*Problem statement*: Seek out every line containing the word "attach", and copy each.

*Data segment*:
====
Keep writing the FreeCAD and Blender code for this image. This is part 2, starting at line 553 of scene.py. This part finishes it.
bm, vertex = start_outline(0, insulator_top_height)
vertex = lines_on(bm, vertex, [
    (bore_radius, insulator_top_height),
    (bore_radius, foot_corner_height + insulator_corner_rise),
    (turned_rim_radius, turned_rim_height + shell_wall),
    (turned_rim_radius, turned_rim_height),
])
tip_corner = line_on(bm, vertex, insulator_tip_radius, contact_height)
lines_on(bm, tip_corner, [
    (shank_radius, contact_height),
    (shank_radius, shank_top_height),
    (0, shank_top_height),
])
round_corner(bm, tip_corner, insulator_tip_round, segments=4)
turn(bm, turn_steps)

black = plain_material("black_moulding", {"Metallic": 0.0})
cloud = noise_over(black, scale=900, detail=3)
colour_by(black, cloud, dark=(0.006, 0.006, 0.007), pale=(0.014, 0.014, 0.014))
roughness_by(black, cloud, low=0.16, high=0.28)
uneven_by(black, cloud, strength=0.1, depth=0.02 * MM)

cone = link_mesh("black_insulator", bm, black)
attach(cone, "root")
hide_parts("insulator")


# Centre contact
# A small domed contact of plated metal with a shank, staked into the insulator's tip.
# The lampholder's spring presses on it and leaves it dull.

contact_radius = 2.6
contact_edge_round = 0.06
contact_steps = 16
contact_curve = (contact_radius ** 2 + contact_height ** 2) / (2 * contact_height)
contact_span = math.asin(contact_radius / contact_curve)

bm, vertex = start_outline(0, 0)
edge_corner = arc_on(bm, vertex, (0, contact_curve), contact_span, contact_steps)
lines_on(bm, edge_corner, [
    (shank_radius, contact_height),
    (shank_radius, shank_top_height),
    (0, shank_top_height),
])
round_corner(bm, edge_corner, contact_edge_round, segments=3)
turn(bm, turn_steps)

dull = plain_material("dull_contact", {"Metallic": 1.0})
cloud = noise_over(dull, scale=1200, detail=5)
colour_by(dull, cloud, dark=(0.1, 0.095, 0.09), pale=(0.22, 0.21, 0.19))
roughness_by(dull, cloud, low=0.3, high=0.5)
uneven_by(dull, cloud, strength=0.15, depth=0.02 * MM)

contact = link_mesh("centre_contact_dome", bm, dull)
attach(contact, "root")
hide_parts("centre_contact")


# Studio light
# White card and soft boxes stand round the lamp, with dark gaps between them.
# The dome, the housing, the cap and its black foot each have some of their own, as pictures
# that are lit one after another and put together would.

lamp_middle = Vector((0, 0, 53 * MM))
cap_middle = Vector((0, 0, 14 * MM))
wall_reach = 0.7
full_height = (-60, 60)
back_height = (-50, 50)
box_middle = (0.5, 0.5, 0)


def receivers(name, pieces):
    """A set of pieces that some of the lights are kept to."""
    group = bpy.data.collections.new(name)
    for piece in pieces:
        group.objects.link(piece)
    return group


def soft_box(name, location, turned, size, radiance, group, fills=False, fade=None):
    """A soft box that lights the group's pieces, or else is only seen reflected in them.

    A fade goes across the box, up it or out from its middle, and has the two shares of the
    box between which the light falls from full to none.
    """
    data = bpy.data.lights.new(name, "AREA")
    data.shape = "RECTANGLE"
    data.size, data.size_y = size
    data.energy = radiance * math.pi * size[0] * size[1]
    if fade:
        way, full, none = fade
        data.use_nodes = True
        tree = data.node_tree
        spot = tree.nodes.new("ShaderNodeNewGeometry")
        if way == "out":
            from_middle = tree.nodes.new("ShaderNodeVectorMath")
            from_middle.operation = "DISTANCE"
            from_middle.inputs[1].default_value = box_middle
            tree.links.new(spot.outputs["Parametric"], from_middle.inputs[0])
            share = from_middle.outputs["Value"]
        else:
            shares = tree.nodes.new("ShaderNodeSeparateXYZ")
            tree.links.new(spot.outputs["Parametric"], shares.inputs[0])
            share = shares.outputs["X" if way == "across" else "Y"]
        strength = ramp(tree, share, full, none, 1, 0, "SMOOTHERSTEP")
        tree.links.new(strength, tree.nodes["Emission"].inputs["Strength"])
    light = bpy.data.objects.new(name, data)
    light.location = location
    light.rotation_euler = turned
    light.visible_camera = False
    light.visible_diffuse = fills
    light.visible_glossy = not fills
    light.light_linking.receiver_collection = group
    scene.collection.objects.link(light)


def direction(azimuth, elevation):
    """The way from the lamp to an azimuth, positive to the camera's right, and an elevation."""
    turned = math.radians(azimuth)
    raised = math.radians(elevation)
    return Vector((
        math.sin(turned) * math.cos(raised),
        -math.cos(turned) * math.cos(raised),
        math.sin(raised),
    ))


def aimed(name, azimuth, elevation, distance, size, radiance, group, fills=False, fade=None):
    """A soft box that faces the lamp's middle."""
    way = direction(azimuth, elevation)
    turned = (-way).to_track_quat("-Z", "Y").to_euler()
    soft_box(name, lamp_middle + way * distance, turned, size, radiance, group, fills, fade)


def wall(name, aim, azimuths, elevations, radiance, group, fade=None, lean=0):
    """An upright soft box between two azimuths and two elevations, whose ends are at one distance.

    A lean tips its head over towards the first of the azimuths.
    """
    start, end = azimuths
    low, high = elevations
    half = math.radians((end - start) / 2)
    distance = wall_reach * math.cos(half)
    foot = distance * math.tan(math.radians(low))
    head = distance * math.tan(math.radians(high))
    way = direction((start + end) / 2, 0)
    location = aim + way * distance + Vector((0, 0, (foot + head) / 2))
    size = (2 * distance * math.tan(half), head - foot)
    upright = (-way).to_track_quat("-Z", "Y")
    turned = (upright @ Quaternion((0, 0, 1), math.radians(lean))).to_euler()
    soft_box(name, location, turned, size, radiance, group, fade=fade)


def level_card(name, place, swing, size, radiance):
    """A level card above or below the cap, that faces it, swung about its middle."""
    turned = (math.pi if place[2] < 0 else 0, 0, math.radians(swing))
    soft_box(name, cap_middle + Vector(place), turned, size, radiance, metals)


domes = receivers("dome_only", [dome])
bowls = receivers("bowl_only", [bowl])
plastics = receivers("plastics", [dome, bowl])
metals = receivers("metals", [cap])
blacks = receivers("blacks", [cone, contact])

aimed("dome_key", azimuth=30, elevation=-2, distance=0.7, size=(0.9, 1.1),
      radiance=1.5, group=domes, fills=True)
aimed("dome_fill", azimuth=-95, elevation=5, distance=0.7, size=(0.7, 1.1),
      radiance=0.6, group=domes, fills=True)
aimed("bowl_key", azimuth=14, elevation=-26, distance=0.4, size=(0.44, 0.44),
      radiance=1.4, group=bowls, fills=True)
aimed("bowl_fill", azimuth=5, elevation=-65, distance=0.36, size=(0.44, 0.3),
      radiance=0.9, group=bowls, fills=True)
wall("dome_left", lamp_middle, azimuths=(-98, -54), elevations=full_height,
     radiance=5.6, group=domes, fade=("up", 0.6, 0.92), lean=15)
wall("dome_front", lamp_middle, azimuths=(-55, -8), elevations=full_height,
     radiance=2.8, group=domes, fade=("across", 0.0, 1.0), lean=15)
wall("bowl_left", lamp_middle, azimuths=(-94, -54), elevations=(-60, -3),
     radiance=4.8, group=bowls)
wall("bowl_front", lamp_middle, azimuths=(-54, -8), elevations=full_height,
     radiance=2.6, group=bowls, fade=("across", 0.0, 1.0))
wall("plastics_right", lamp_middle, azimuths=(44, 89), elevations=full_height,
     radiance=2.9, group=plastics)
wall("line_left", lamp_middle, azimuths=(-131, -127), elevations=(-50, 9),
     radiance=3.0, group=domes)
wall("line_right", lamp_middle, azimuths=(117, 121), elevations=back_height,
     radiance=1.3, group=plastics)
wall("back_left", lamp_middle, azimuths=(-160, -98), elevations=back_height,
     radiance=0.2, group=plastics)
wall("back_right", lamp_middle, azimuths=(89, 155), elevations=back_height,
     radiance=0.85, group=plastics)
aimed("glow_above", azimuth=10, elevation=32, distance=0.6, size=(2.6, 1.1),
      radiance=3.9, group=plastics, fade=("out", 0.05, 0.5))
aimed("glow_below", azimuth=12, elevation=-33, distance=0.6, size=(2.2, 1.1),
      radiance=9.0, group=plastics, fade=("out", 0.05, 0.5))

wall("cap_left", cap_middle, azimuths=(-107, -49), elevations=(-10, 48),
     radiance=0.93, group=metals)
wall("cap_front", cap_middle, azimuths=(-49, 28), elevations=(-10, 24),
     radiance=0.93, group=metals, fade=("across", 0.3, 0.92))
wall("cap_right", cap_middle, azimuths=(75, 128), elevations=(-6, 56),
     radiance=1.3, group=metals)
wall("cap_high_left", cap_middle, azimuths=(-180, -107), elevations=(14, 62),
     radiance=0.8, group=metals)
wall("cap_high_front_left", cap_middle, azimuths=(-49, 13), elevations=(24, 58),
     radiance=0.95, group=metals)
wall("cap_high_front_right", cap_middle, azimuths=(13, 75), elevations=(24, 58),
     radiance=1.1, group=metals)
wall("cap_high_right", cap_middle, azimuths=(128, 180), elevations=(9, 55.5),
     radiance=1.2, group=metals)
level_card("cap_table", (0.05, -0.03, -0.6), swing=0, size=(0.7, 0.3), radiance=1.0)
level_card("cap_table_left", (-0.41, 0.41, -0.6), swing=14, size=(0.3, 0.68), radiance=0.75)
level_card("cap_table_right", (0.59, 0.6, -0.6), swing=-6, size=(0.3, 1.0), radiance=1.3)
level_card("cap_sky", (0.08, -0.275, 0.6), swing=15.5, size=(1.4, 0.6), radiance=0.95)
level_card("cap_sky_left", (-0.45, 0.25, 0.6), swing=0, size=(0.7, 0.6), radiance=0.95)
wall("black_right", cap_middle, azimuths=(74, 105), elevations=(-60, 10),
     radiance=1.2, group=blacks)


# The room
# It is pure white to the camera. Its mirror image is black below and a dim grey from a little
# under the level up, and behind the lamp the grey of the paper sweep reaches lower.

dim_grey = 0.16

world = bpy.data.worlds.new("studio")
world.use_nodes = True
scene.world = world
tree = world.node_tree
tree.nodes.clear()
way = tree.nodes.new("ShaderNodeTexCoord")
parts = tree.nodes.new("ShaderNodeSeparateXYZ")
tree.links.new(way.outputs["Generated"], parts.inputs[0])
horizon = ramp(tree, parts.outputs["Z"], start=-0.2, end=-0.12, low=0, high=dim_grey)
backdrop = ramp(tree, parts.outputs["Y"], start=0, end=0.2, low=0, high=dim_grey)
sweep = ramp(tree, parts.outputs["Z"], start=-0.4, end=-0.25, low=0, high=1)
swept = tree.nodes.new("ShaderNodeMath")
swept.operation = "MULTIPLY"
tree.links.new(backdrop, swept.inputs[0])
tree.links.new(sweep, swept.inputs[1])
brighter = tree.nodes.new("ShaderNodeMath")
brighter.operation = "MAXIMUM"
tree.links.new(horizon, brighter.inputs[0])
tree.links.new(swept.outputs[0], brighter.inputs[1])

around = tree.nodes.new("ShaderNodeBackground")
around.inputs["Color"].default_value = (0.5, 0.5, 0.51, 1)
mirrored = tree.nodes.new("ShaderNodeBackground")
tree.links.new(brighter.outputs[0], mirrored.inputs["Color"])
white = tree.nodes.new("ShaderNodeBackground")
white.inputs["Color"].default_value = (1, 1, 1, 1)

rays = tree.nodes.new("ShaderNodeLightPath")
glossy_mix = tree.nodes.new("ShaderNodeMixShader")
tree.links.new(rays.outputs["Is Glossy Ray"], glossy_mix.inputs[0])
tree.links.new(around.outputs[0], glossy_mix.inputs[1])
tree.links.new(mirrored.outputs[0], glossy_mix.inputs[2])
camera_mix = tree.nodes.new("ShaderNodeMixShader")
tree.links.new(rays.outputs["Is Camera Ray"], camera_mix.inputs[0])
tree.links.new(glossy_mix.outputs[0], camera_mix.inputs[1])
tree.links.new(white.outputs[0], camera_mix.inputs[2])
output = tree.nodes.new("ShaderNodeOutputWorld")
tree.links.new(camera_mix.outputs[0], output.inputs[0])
====
*Task output*:
attach(cone, "root")
attach(contact, "root")